Laminar and turbulent steady flow in an S-Bend

I am still having a look at STAR-CCM+’s tutorial, and while I will not post here every single tutorial I follow, I just came across a particular one which happens to be quite similar to one simulation I ran some months ago. So, let’s see if we can compare both solutions despite the differences.

While the simulation I ran in FLUENT was to study the effects of sand erosion in pipe bends, STAR-CCM+ focuses its tutorial in assessing the differences between a laminar and a turbulent flow within a pipe. Nonetheless, pressure and velocity distributions should look alike. Lets take a look.

Figure 1. S-Bend
Figure 1. S-Bend in STAR-CCM+. Laminar flow, Re = 500.

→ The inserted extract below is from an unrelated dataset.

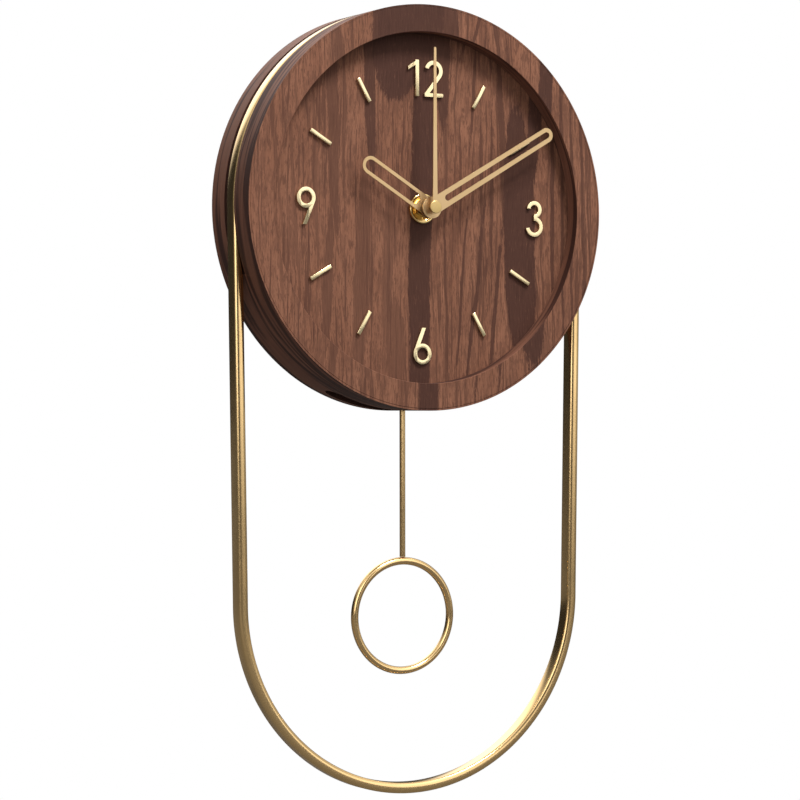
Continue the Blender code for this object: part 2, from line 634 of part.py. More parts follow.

Although geometric dimensions of the pipe are different, the velocity profile —at least along the first segment of the pipe— varies parabolically across the flow. Well, sort of. I guess it is not exactly like the Poiseuille flow because here we impose an inlet flow velocity and the Poiseuille flow is driven uniquely by a pressure gradient. In such a flow, velocity across the flow would be

$$ u = \frac{1}{2\mu} \left( \frac{dp}{dx} \right) (y^2 – Dy) $$

where $\mu$ is the dynamic viscosity, $D$ is the diameter of the pipe, $x$ and $y$ are the Cartesian coordinates and $p$ stands for pressure.

Anyway, the velocity of the slurry analysed with FLUENT of is 10 m/s which makes the flow become turbulent. So, lets take a look at the velocity profile in STAR-CCM+’s turbulent case.

Figure 1. S-Bend in STAR-CCM+. Turbulent flow, Re = 50 000.
Figure 2. S-Bend in STAR-CCM+. Turbulent flow, Re = 50 000.

In the turbulent case, the recirculation bubble after the second bend is smaller and the pressure exerted on the wall is greater, more in line with was seen in FLUENT’s simulation.